Data records
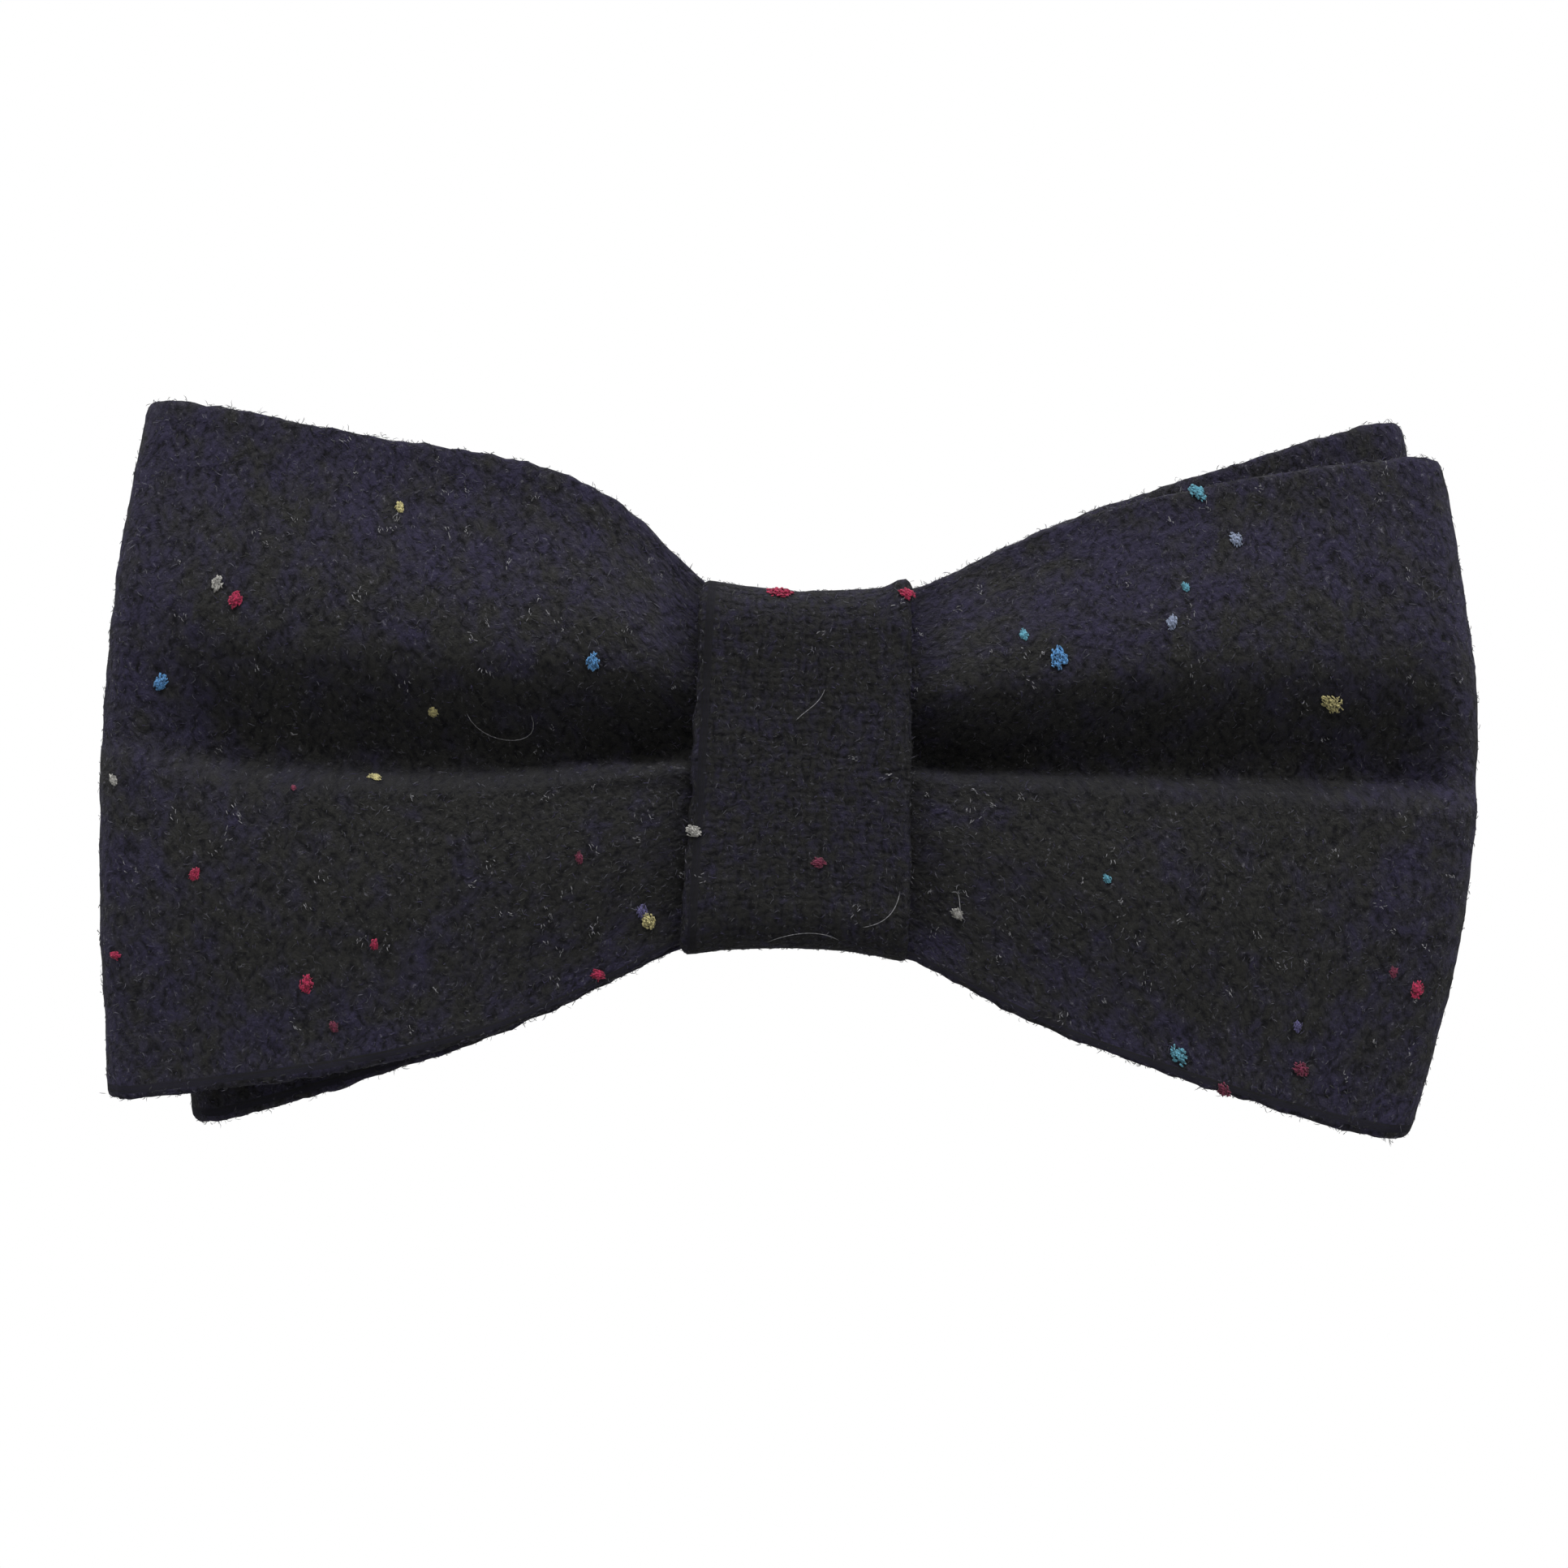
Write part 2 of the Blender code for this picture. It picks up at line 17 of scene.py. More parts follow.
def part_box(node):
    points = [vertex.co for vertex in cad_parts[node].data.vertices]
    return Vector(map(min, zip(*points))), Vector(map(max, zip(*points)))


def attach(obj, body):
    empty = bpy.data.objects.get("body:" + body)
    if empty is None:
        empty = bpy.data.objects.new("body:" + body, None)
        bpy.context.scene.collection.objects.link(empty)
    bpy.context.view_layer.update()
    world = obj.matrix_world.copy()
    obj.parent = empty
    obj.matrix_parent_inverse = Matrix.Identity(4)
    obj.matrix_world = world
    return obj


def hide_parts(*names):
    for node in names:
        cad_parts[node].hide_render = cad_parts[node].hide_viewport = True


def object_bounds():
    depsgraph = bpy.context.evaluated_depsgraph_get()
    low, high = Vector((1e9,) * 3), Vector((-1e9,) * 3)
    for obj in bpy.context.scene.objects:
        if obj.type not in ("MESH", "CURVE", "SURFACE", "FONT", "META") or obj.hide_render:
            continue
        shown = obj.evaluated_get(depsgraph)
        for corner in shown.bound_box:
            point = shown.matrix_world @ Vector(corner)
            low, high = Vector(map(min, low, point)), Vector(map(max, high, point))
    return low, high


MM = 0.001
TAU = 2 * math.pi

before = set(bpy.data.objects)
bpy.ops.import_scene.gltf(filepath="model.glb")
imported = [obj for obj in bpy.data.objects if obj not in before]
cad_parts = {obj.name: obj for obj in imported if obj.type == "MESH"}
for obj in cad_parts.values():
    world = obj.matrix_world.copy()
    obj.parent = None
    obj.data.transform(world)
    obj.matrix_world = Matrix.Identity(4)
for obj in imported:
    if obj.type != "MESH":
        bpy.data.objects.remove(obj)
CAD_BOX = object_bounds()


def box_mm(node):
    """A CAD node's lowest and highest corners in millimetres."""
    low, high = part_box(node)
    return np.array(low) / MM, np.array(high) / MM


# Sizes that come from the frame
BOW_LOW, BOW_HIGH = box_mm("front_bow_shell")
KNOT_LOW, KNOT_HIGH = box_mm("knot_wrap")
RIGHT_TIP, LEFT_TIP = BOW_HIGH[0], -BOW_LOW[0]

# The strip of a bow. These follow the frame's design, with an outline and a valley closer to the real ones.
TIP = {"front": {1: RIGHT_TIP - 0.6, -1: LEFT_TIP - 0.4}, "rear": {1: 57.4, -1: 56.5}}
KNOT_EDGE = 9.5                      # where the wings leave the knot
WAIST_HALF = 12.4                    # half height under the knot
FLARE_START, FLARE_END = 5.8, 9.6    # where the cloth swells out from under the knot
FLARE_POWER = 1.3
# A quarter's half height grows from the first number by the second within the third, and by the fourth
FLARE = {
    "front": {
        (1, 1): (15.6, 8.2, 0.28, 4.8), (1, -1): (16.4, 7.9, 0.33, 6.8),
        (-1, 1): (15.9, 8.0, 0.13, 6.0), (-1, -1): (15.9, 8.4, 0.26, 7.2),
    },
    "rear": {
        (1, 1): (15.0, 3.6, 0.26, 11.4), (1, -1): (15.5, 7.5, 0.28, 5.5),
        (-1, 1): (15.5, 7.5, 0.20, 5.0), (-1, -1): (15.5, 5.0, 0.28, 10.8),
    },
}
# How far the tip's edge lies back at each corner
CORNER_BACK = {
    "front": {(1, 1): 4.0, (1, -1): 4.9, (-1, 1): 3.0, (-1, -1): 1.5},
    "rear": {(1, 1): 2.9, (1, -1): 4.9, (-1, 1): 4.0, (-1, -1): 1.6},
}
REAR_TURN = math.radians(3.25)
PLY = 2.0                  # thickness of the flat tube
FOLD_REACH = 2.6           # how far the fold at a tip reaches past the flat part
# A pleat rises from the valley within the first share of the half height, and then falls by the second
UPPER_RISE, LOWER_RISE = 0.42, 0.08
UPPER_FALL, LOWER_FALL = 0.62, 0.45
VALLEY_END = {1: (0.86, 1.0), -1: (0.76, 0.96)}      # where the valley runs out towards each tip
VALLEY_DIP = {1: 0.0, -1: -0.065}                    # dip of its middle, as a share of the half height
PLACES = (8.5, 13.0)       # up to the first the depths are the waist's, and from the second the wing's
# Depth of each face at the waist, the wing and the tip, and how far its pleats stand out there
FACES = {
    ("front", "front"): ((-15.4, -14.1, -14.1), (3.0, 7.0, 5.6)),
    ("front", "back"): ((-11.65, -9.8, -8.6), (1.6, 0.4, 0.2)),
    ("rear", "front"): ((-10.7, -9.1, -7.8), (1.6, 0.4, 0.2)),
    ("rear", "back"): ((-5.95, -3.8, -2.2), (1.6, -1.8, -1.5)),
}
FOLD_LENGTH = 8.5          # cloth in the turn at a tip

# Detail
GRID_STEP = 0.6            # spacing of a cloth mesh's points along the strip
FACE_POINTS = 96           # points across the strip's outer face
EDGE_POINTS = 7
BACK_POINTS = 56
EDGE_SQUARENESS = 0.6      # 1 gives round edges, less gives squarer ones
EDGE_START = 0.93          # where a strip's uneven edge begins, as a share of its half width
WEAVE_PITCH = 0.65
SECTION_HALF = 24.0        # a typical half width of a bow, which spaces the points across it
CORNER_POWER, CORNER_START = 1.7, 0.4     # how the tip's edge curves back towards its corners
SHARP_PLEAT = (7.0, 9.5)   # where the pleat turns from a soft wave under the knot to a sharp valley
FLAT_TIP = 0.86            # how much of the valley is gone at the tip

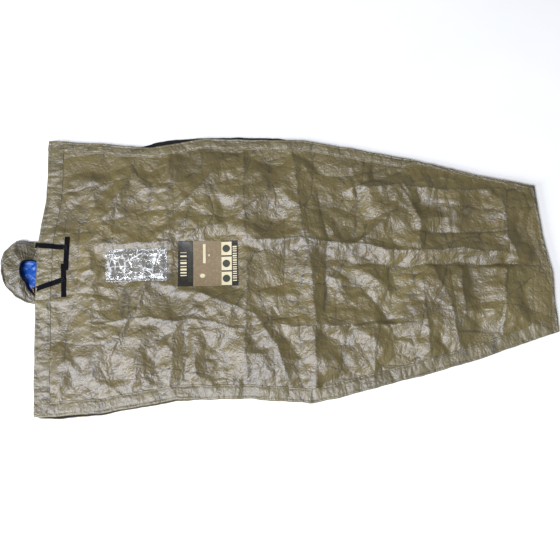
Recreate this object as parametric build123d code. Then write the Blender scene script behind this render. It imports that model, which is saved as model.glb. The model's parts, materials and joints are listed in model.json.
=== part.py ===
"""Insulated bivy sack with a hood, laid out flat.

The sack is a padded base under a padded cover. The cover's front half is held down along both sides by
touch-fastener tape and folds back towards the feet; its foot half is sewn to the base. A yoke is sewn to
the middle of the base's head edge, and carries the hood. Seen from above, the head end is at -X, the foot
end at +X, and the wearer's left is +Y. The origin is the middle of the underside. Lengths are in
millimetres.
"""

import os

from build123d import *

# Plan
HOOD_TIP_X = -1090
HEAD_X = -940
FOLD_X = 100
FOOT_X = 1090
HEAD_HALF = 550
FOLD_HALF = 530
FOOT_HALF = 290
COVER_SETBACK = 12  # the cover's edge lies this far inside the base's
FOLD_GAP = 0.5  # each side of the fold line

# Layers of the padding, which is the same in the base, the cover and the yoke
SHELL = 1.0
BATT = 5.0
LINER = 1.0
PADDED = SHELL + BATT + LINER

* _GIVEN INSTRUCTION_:
Here, the records must be output exactly and in full.

* _RESPONSE_:
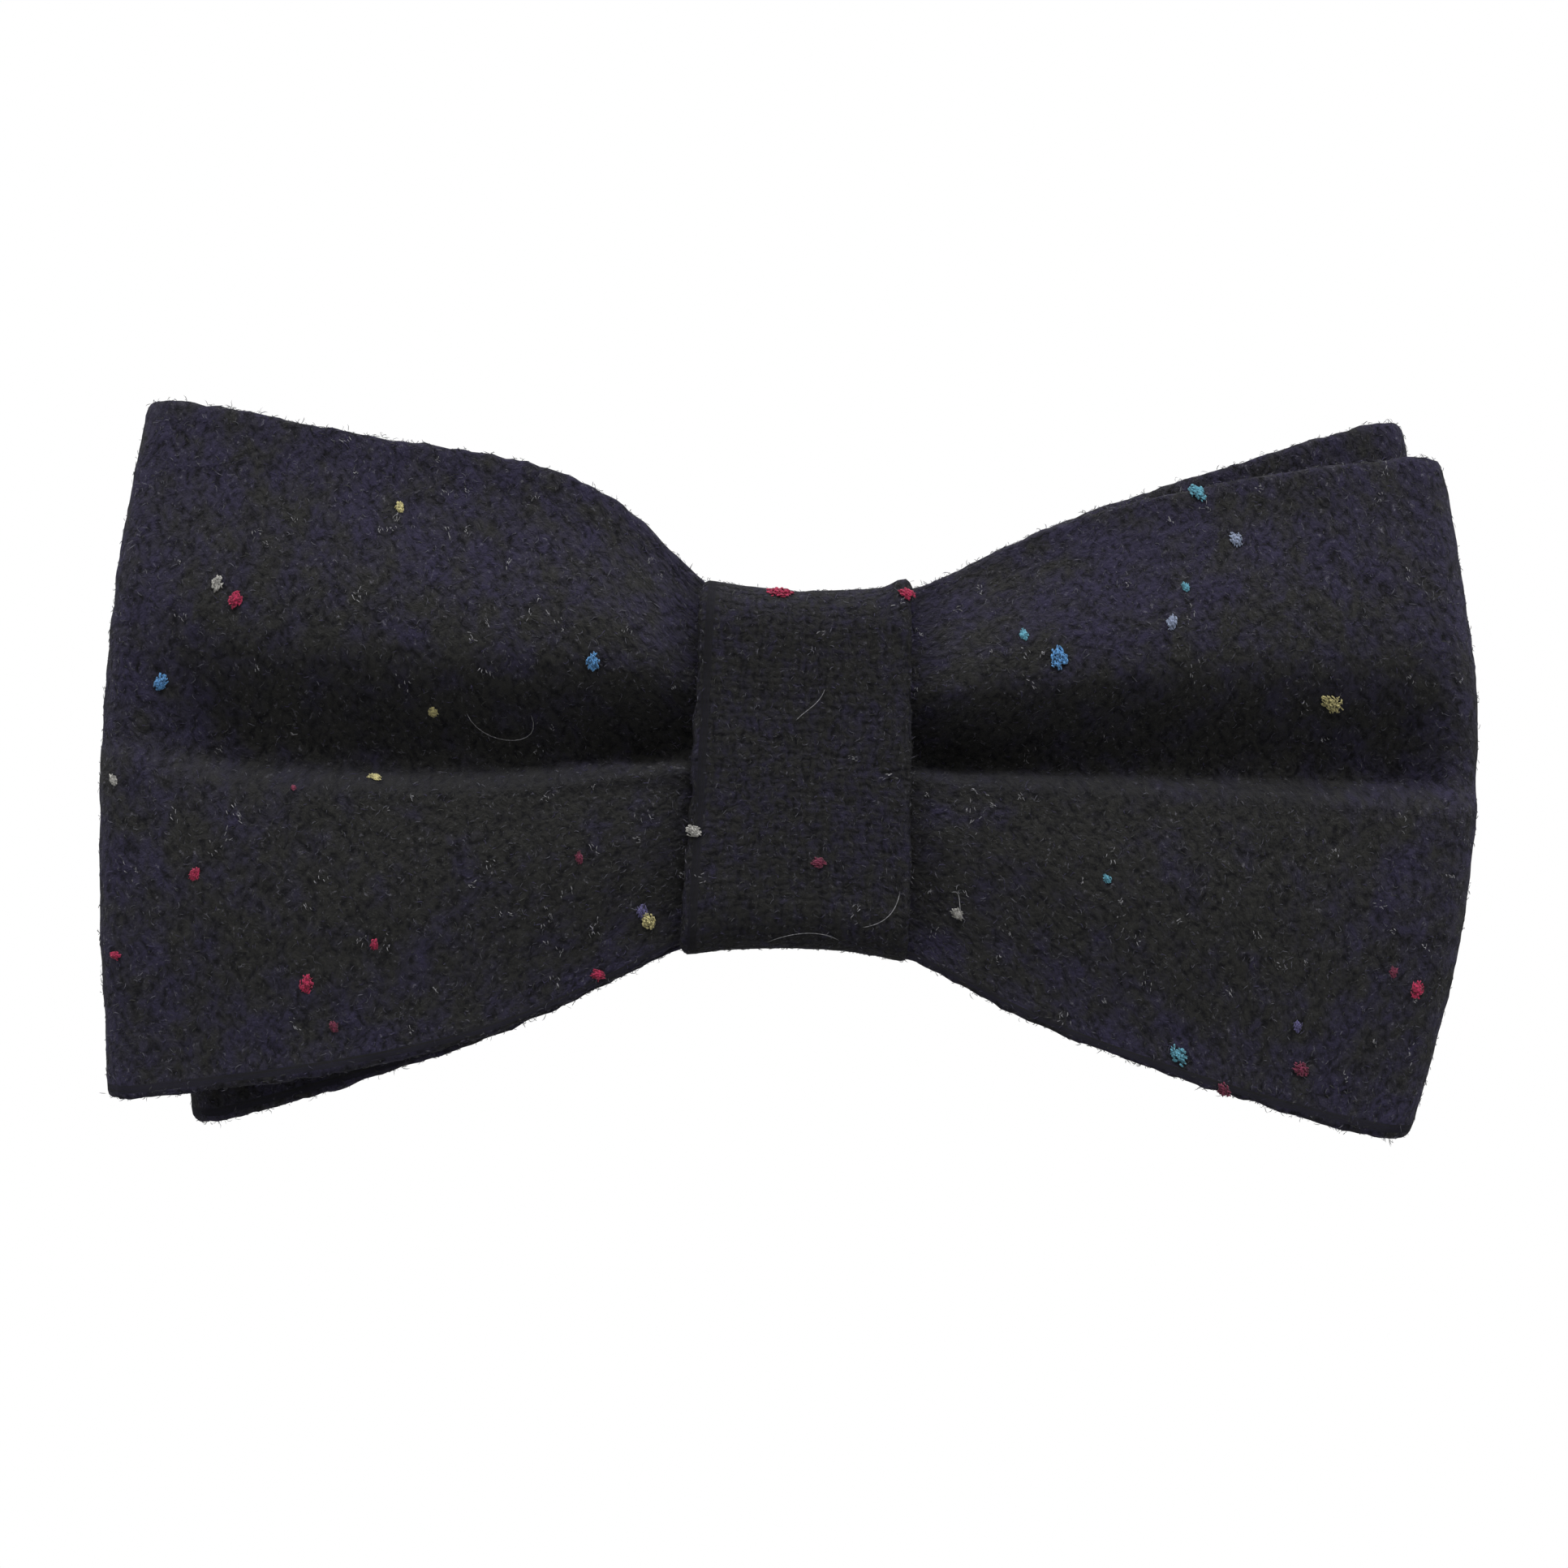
Write part 2 of the Blender code for this picture. It picks up at line 17 of scene.py. More parts follow.
def part_box(node):
    points = [vertex.co for vertex in cad_parts[node].data.vertices]
    return Vector(map(min, zip(*points))), Vector(map(max, zip(*points)))


def attach(obj, body):
    empty = bpy.data.objects.get("body:" + body)
    if empty is None:
        empty = bpy.data.objects.new("body:" + body, None)
        bpy.context.scene.collection.objects.link(empty)
    bpy.context.view_layer.update()
    world = obj.matrix_world.copy()
    obj.parent = empty
    obj.matrix_parent_inverse = Matrix.Identity(4)
    obj.matrix_world = world
    return obj


def hide_parts(*names):
    for node in names:
        cad_parts[node].hide_render = cad_parts[node].hide_viewport = True


def object_bounds():
    depsgraph = bpy.context.evaluated_depsgraph_get()
    low, high = Vector((1e9,) * 3), Vector((-1e9,) * 3)
    for obj in bpy.context.scene.objects:
        if obj.type not in ("MESH", "CURVE", "SURFACE", "FONT", "META") or obj.hide_render:
            continue
        shown = obj.evaluated_get(depsgraph)
        for corner in shown.bound_box:
            point = shown.matrix_world @ Vector(corner)
            low, high = Vector(map(min, low, point)), Vector(map(max, high, point))
    return low, high


MM = 0.001
TAU = 2 * math.pi

before = set(bpy.data.objects)
bpy.ops.import_scene.gltf(filepath="model.glb")
imported = [obj for obj in bpy.data.objects if obj not in before]
cad_parts = {obj.name: obj for obj in imported if obj.type == "MESH"}
for obj in cad_parts.values():
    world = obj.matrix_world.copy()
    obj.parent = None
    obj.data.transform(world)
    obj.matrix_world = Matrix.Identity(4)
for obj in imported:
    if obj.type != "MESH":
        bpy.data.objects.remove(obj)
CAD_BOX = object_bounds()


def box_mm(node):
    """A CAD node's lowest and highest corners in millimetres."""
    low, high = part_box(node)
    return np.array(low) / MM, np.array(high) / MM


# Sizes that come from the frame
BOW_LOW, BOW_HIGH = box_mm("front_bow_shell")
KNOT_LOW, KNOT_HIGH = box_mm("knot_wrap")
RIGHT_TIP, LEFT_TIP = BOW_HIGH[0], -BOW_LOW[0]

# The strip of a bow. These follow the frame's design, with an outline and a valley closer to the real ones.
TIP = {"front": {1: RIGHT_TIP - 0.6, -1: LEFT_TIP - 0.4}, "rear": {1: 57.4, -1: 56.5}}
KNOT_EDGE = 9.5                      # where the wings leave the knot
WAIST_HALF = 12.4                    # half height under the knot
FLARE_START, FLARE_END = 5.8, 9.6    # where the cloth swells out from under the knot
FLARE_POWER = 1.3
# A quarter's half height grows from the first number by the second within the third, and by the fourth
FLARE = {
    "front": {
        (1, 1): (15.6, 8.2, 0.28, 4.8), (1, -1): (16.4, 7.9, 0.33, 6.8),
        (-1, 1): (15.9, 8.0, 0.13, 6.0), (-1, -1): (15.9, 8.4, 0.26, 7.2),
    },
    "rear": {
        (1, 1): (15.0, 3.6, 0.26, 11.4), (1, -1): (15.5, 7.5, 0.28, 5.5),
        (-1, 1): (15.5, 7.5, 0.20, 5.0), (-1, -1): (15.5, 5.0, 0.28, 10.8),
    },
}
# How far the tip's edge lies back at each corner
CORNER_BACK = {
    "front": {(1, 1): 4.0, (1, -1): 4.9, (-1, 1): 3.0, (-1, -1): 1.5},
    "rear": {(1, 1): 2.9, (1, -1): 4.9, (-1, 1): 4.0, (-1, -1): 1.6},
}
REAR_TURN = math.radians(3.25)
PLY = 2.0                  # thickness of the flat tube
FOLD_REACH = 2.6           # how far the fold at a tip reaches past the flat part
# A pleat rises from the valley within the first share of the half height, and then falls by the second
UPPER_RISE, LOWER_RISE = 0.42, 0.08
UPPER_FALL, LOWER_FALL = 0.62, 0.45
VALLEY_END = {1: (0.86, 1.0), -1: (0.76, 0.96)}      # where the valley runs out towards each tip
VALLEY_DIP = {1: 0.0, -1: -0.065}                    # dip of its middle, as a share of the half height
PLACES = (8.5, 13.0)       # up to the first the depths are the waist's, and from the second the wing's
# Depth of each face at the waist, the wing and the tip, and how far its pleats stand out there
FACES = {
    ("front", "front"): ((-15.4, -14.1, -14.1), (3.0, 7.0, 5.6)),
    ("front", "back"): ((-11.65, -9.8, -8.6), (1.6, 0.4, 0.2)),
    ("rear", "front"): ((-10.7, -9.1, -7.8), (1.6, 0.4, 0.2)),
    ("rear", "back"): ((-5.95, -3.8, -2.2), (1.6, -1.8, -1.5)),
}
FOLD_LENGTH = 8.5          # cloth in the turn at a tip

# Detail
GRID_STEP = 0.6            # spacing of a cloth mesh's points along the strip
FACE_POINTS = 96           # points across the strip's outer face
EDGE_POINTS = 7
BACK_POINTS = 56
EDGE_SQUARENESS = 0.6      # 1 gives round edges, less gives squarer ones
EDGE_START = 0.93          # where a strip's uneven edge begins, as a share of its half width
WEAVE_PITCH = 0.65
SECTION_HALF = 24.0        # a typical half width of a bow, which spaces the points across it
CORNER_POWER, CORNER_START = 1.7, 0.4     # how the tip's edge curves back towards its corners
SHARP_PLEAT = (7.0, 9.5)   # where the pleat turns from a soft wave under the knot to a sharp valley
FLAT_TIP = 0.86            # how much of the valley is gone at the tip

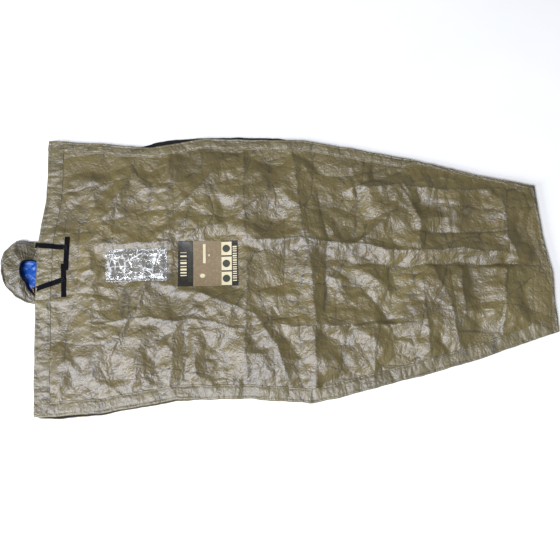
Recreate this object as parametric build123d code. Then write the Blender scene script behind this render. It imports that model, which is saved as model.glb. The model's parts, materials and joints are listed in model.json.
=== part.py ===
"""Insulated bivy sack with a hood, laid out flat.

The sack is a padded base under a padded cover. The cover's front half is held down along both sides by
touch-fastener tape and folds back towards the feet; its foot half is sewn to the base. A yoke is sewn to
the middle of the base's head edge, and carries the hood. Seen from above, the head end is at -X, the foot
end at +X, and the wearer's left is +Y. The origin is the middle of the underside. Lengths are in
millimetres.
"""

import os

from build123d import *

# Plan
HOOD_TIP_X = -1090
HEAD_X = -940
FOLD_X = 100
FOOT_X = 1090
HEAD_HALF = 550
FOLD_HALF = 530
FOOT_HALF = 290
COVER_SETBACK = 12  # the cover's edge lies this far inside the base's
FOLD_GAP = 0.5  # each side of the fold line

# Layers of the padding, which is the same in the base, the cover and the yoke
SHELL = 1.0
BATT = 5.0
LINER = 1.0
PADDED = SHELL + BATT + LINER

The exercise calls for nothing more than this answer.